Our goal is to find models that fit our datapoints $x \in X$. One class of statistical models called latent variable models aims to learn about relationships between the data points (the $x$’s) and some unobserved latent variables. We often denote a latent variable with the letter $z$.

So what is a latent variable? Remember that $z$ isn’t a single number; it can be a one-dimensional vector, a two-dimensional matrix, or even something in higher dimensions. Here are some examples of what $x$ and $z$ could represent:

$x$ is a name of a state in Canada (so $X = [“Alberta”, “Saskatchewan”, …])$. In this case, $z$ could be a single integer corresponding to a single state. This means that $z$ is a discrete variable.
$x$ is a handwritten digit. Perhaps $z$ is a continuous vector containing compressed information about the shape of the digit. The first index of $z$ might be a measurement of how curvy the image is, the second index might indicate whether the image has a line across the top, and so on. Here, $z$ is a continuous variable.
$x$ is a thermometer reading indicating the maximum temperature for a given day. $z$ might be a continuous variable including information the air pressure, humidity, and weather information.

Since our goal is to build a statistical model, there will rarely be a perfect choice for representation of $z$. We might even try multiple options before settling on a structure for $z$. When we make a decision about what the possible values of $z$ could be, we are choosing the prior distribution, $p(z)$.

And now that we’ve defined $p(x)$ and $p(z)$, we can also define their joint probability, $p(x,z)$. $p(x, z)$ represents the probability of a data point $x$ occurring with a specific latent $z$. Another related, subtly different distribution is the likelihood, $p(x \mid z)$, which represents the probability that some variable $x$ corresponds to a specific $z$. (Note that $p(x, z)$ = $p(x \mid z) p(z)$.)

Optimizing log p(x)

Learning with $p(x,z)$

We know each $x$ corresponds to some latent variable $z$. Although we know every $x$, we can never see $z$. This is unfortunate.
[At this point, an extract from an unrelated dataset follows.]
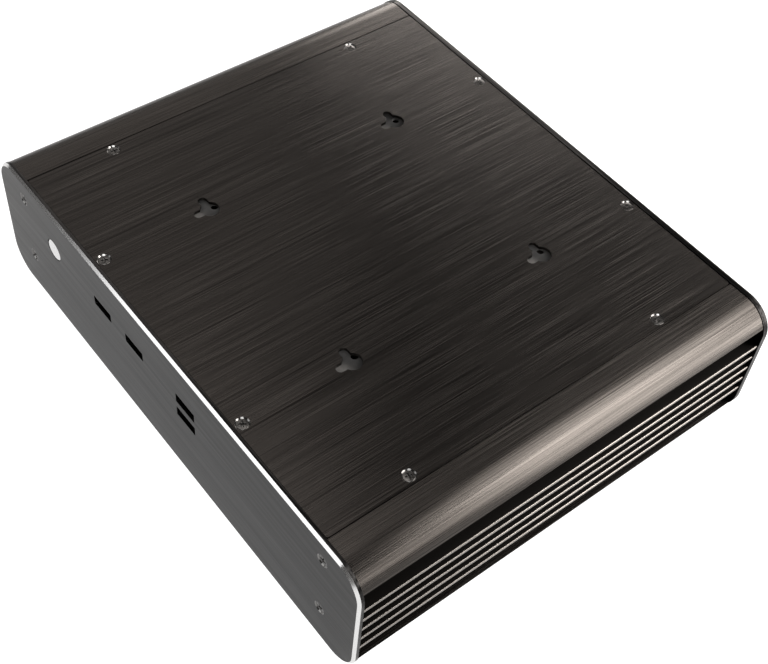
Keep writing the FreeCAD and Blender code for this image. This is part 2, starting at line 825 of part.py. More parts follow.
def front_io_board():
    body = new_body("front_io_board")
    sketch = new_sketch(body, "XY_Plane", io_board_level)
    outline(sketch, rectangle(io_board_edge_left, io_board_edge_right,
                              io_board_edge_front, io_board_edge_back))
    pad(body, sketch, size["board_thickness"])
    bores(body, "XY_Plane", io_board_top, io_post_places(), size["clearance_radius"], size["board_thickness"])
    return body


def io_post_places():
    return [(x, y) for x in io_post_columns for y in io_post_rows]


# Posts: hexagonal, riveted under the tray, threaded right through
def hex_post(label, length):
    body = new_body(label)
    flat = size["post_across_flats"] / 2
    point = flat * 2 / math.sqrt(3)
    sketch = new_sketch(body, "XY_Plane", -length)
    outline(sketch, straight([
        (point, 0), (point / 2, flat), (-point / 2, flat), (-point, 0),
        (-point / 2, -flat), (point / 2, -flat)]))
    pad(body, sketch, length)
    bores(body, "XY_Plane", 0, [(0, 0)], size["thread_radius"], length)
    return body


def board_standoffs():
    places = [(size["board_holes_across"] * side / 2, row, tray_under)
              for side in BOTH_WAYS for row in (board_front_row, board_rear_row)]
    return copies("board_standoffs", hex_post("board_post", size["standoff_height"]), places, UPRIGHT)


def io_board_posts():
    places = [(x, y, tray_under) for x, y in io_post_places()]
    return copies("io_board_posts", hex_post("io_post", tray_under - io_board_top), places, UPRIGHT)


def io_board_screws(master):
    places = [(x, y, io_board_level) for x, y in io_post_places()]
    return copies("io_board_screws", master, places, FACING_DOWN)


# Heat path: a two-piece block for the processor, two bent pipes and their clamps on the right wall
def block_half(label, low, screw_radius):
    body = new_body(label)
    half_block = size["block_size"] / 2
    left = size["block_across"] - half_block
    right = size["block_across"] + half_block
    front = block_along - half_block
    back = block_along + half_block
    sketch = new_sketch(body, "XY_Plane", low)
    outline(sketch, rectangle(left, right, front, back, size["panel_corner"]))
    pad(body, sketch, size["block_thickness"])
    bores(body, "YZ_Plane", left, [(block_along + size["pipe_shift"] * side, pipe_level)
                                   for side in BOTH_WAYS],
          size["pipe_radius"] + size["pipe_fit"], size["block_size"], True)
    bores(body, "XY_Plane", low + size["block_thickness"], block_screw_places(), screw_radius,
          size["block_thickness"])
    return body


def block_screw_places():
    spread = size["block_size"] - size["block_screw_inset"] * 2
    return [(size["block_across"] + spread * side / 2, block_along + spread * end / 2)
            for side in BOTH_WAYS for end in BOTH_WAYS]


def block_screws(master):
    level = pipe_level - size["block_thickness"]
    return copies("block_screws", master, [(x, y, level) for x, y in block_screw_places()], FACING_DOWN)


def heat_pipe(label, end):
    body = new_body(label)
    start = size["block_across"] - size["block_size"] / 2
    row = block_along + size["pipe_shift"] * end
    bend = size["pipe_bend_radius"]
    corner = pipe_wall_line - bend
    wall_end = row + (bend + size["pipe_wall_run"]) * end
    route = new_sketch(body, "XY_Plane", pipe_level)
    line = route.addGeometry(Part.LineSegment(spot(start, row), spot(corner, row)), False)
    curve = route.addGeometry(
        arc_between(spot(corner, row), spot(pipe_wall_line, row + bend * end), bend.value, end), False)
    near, far = (1, 2) if end > 0 else (2, 1)
    run = route.addGeometry(
        Part.LineSegment(spot(pipe_wall_line, row + bend * end), spot(pipe_wall_line, wall_end)), False)
    number = route.addConstraint(Sketcher.Constraint("Radius", curve, bend.value))
    bind(route, f"Constraints[{number}]", bend)
    route.addConstraint(Sketcher.Constraint("Coincident", line, 2, curve, near))
    route.addConstraint(Sketcher.Constraint("Coincident", curve, far, run, 1))
    fix_point(route, line, 1, start, row)
    fix_point(route, line, 2, corner, row)
    fix_point(route, run, 1, pipe_wall_line, row + bend * end)
    fix_point(route, run, 2, pipe_wall_line, wall_end)
    ring = new_sketch(body, "YZ_Plane", start)
    circle(ring, row, pipe_level, size["pipe_radius"])
    pipe = body.newObject("PartDesign::AdditivePipe", label + "_pipe")
    pipe.Profile = ring
    pipe.Spine = route
    document.recompute()
    return body


def spot(x, y):
    return FreeCAD.Vector(number_of(x), number_of(y), 0)


def clamp_along(end):
    return block_along + clamp_middle * end


def clamp_screw_places():
    return [(clamp_along(end), pipe_level + size["clamp_screw_spacing"] * side / 2)
            for end in BOTH_WAYS for side in BOTH_WAYS]


def pipe_clamp(label, end):
    body = new_body(label)
    radius = size["pipe_radius"] + size["pipe_fit"]
    half_clamp = size["clamp_height"] / 2
    inner = wall_inner - clamp_thickness
    sketch = new_sketch(body, "XZ_Plane", -clamp_along(end) - size["clamp_length"] / 2)
    outline(sketch, merge_meeting(rounded([
        (wall_inner, pipe_level - half_clamp, None), (wall_inner, pipe_level - radius, None),
        (pipe_wall_line - radius, pipe_level - radius, radius),
        (pipe_wall_line - radius, pipe_level + radius, radius),
        (wall_inner, pipe_level + radius, None), (wall_inner, pipe_level + half_clamp, None),
        (inner, pipe_level + half_clamp, None), (inner, pipe_level - half_clamp, None)])))
    pad(body, sketch, size["clamp_length"])
    places = [(clamp_along(end), pipe_level + size["clamp_screw_spacing"] * side / 2) for side in BOTH_WAYS]
    bores(body, "YZ_Plane", inner, places, size["clearance_radius"], clamp_thickness, True)
    return body


def clamp_screws(master):
    inner = wall_inner - clamp_thickness
    places = [(inner, y, z) for y, z in clamp_screw_places()]
    return copies("clamp_screws", master, places, FACING_LEFT)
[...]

The problem would be markedly easier if we could observe pairs of $(x, z)$ and jointly learn to model each $x$ and corresponding value of $z$. Because of this, we have to consider $p(x,z)$ for every possible value of $z$. In other words, we have to integrate over the distribution of possible $z$’s through a process called marginalization:

\[\log p(x) = \log \sum_{Z}p(x, z)\]

Exact marginalization

This sum is computable when there are only a few possible configurations for $z$. But as $Z$ grows, this sum quickly becomes intractable. This is because the number of possible $z$’s increases exponentially with the dimensionality of $Z$. (In programming terms, this is like a nested for loop where there is a loop corresponding to each dimension of $z$.)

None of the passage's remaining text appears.